Love is a tricky thing. It varies in intensity and in the specificity of
emotions. It is sometimes the most beautiful thing in the world, and at other
times, it’s the most horrid thing we’ve ever come face-to-face with. Its odd
how one thing could be the cause of so many contrary feelings. But that’s what
makes love so beautiful – it’s the closest thing to perfection that exists in
the world, the only thing that can easily and comfortably encompass good and
evil, beautiful and ugly. It’s the closest thing to a flawless whole that man
has ever claimed to have been part of.
When we think of love, we think of the happy kind of love. The kind of love that
is the beginning of something beautiful – something that breathes life. There
is however, another kind of love, a much darker and sadder kind of love. It’s
the love one feels when one loves someone he or she can never and will never
have. It’s the kind of love that doesn’t signal the beginning of something
beautiful, but rather the end of something that might have been beautiful, but
will never amount to anything more than what it is.
Contrary to popular belief or popular wishful thinking, love doesn’t always
end happily. It doesn’t always result in the joining of two people, or the
fusing of two lives into one. Sometimes on rare occasions, it results in the
wedging apart of the two who love each other the most. You can love someone
with all your soul and never get a chance to be with that person. Even worse,
you can know that you love him or her, understanding there is no possibility
that the two of you will ever be together. Some people cannot and will not ever
end up together, even if they do love each other. It’s a sad truth, but a
truth, nonetheless.
Love simply is not enough. All those fairytales, all those stories and
movies you’ve heard and watched growing up, lied to you. Love is never enough
because love is not rational. You hear that love is irrational all the time,
yet you still hear the same people saying that love is enough to keep two
people together. Unfortunately, we live in a world governed by rationality, and
while love may be irrational, the real world always catches up with us and our
irrational illusions dissipate into thin air. Then we are left with reality,
and reality doesn’t always reason the way lovers do.

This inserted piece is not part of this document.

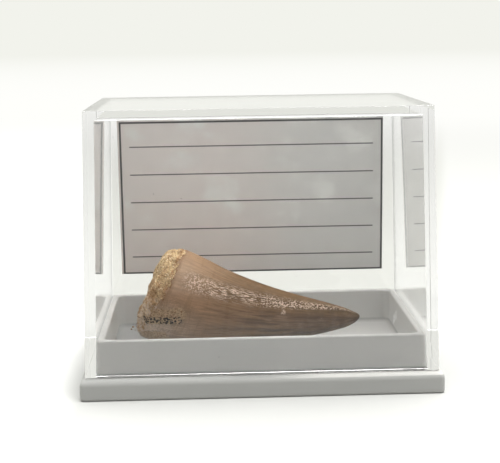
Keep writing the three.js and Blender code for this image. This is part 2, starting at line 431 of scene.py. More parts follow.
tray_foot = lid_inset(PLINTH_HEIGHT) + LID_WALL + LID_TRAY_GAP
tray_outer = lid_inset(tray_rim) + LID_WALL + LID_TRAY_GAP
tray_inner = tray_outer + TRAY_WALL
recess_side = SKIRT_WALL + RECESS_FILLET
recess_turn = RECESS_HEIGHT - RECESS_FILLET
base_profile = [
    *rounded(recess_side, recess_turn, RECESS_FILLET, 90, 180, RECESS_CORNER),
    (SKIRT_WALL, 0, RECESS_CORNER),
    *rounded(FOOT_EDGE, FOOT_EDGE, FOOT_EDGE, -90, -180, PLINTH_CORNER),
    *rounded(PLINTH_EDGE, PLINTH_HEIGHT - PLINTH_EDGE, PLINTH_EDGE, 180, 90, PLINTH_CORNER),
    (tray_foot, PLINTH_HEIGHT, TRAY_OUTER_CORNER),
    *rounded(tray_outer + TRAY_EDGE, tray_rim - TRAY_EDGE, TRAY_EDGE, 180, 90, TRAY_OUTER_CORNER),
    *rounded(tray_inner - TRAY_EDGE, tray_rim - TRAY_EDGE, TRAY_EDGE, 90, 0, TRAY_INNER_CORNER),
    *rounded(tray_inner + TRAY_FILLET, TRAY_FLOOR + TRAY_FILLET, TRAY_FILLET, 180, 270,
             TRAY_INNER_CORNER),
]
base_maker = bmesh.new()
loft(base_maker, [outline(*station) for station in base_profile])
base = new_piece("display_base", base_maker, plastic_grey())
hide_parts("base")
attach(base, "root")


# Lid
# A cover moulded in clear plastic, with a little draft so that it leaves its mould.
# It drops over the tray, stands on the plinth's ledge and lifts off by hand.
LID_ROOF = 0.0015
LID_EDGE = 0.00006
LID_FILLET = 0.0001
LID_CORNER = 0.00012
LID_INNER_CORNER = 0.00006
LID_FOOT_EDGE = 0.00006
LID_TINT = (0.885, 0.885, 0.885)
LID_TINT_DENSITY = 20.0
DUST_GREY = (0.3, 0.3, 0.31)
DUST_SPECKS = (
    ((-23.6, -13.0, 45.6), 0.22),
    ((-26.4, -18.2, 42.5), 0.16),
    ((-26.1, -18.2, 42.45), 0.18),
)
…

Some people don’t work out together. They have habits or beliefs that make
it impossible to cohabitate with the person they love. There isn’t a couple out
there that loves every little thing about one another. Sure, they may find
certain quirks cute or unique, but they don’t love them; they simply accept
them. There are some people who have such habits, tendencies, or thinking
patterns that really do make them incompatible with the other person. The two
may love each other fully, because remember, love isn’t rational, yet not be
able to live and deal with each other forever. This is why relationships
require compromise.
You’re not going to love everything about the person you are with, but you
love enough about him or her to live with the things you don’t love. Not all
people are willing to, or even able to compromise. Sometimes it just doesn’t
work, regardless of what our emotions tell us. Compromising, of course, is a
choice. You either choose to make it work or you choose not to. I believe this
fully. As long as something doesn’t go against your nature, over time you can
make it work. But there are still some cases when compromising isn’t enough. Sometimes
there are other reasons two people cannot and will not ever be together. In
fact, this is usually the deciding factor of whether or not two lovers will be
capable of spending their lives together: if they are able to forgive and
forget.
Because love is as intense an emotion as one gets, it occasionally leads us
to make poor choices – choices that are hurtful to the ones we love. They may
be poor calls of judgment, lies we told, or things we said. When it comes to
love, our pasts haunt us. We move from relationship to relationship, hauling that
entire set of luggage we managed to accumulate in our previous relationship. Because
lovers who can’t work together don’t like to accept this fact, they have a
tendency of breaking up and getting back together repeatedly. Each time they
take a break from each other, they come back and try to start fresh. But the
problem is, they’re still carrying that entire set of luggage. And sooner or
later, they start to unpack. All the demons come out.
When love scars, it cuts deep and the pain isn’t easily forgotten and
usually cannot be willfully forgotten. When you hurt the woman you love enough,
she won’t come back to you - and because you still love her, you wouldn’t take
her back even if she asked you to. You don’t trust yourself not to hurt her again
and even if you did, she wouldn’t trust you not to hurt her
again. Relationships are built on trust and you shattered her trust. Chances
are, you both have bruises that have never fully healed and likely will never
fully heal. And that’s just something you decided that you’ll have to live
with. Why? Because you really don’t have any other options. You just hope that
the two of you find others to love so you can think about each other less and
so you don’t have to worry about their happiness anymore. You wait in hopes
that new love can take the place of the old — which it can. But that doesn’t
mean you will ever stop loving each other. Some people will love each other
until the day they die, spending the majority of their lives apart. And so is
the darker side of love…
I feel there is a darker side to almost everything in this world be it relationship,love, marriage or jobs. The only thing one can do is fighting challenges and trying to look at them from a different angle.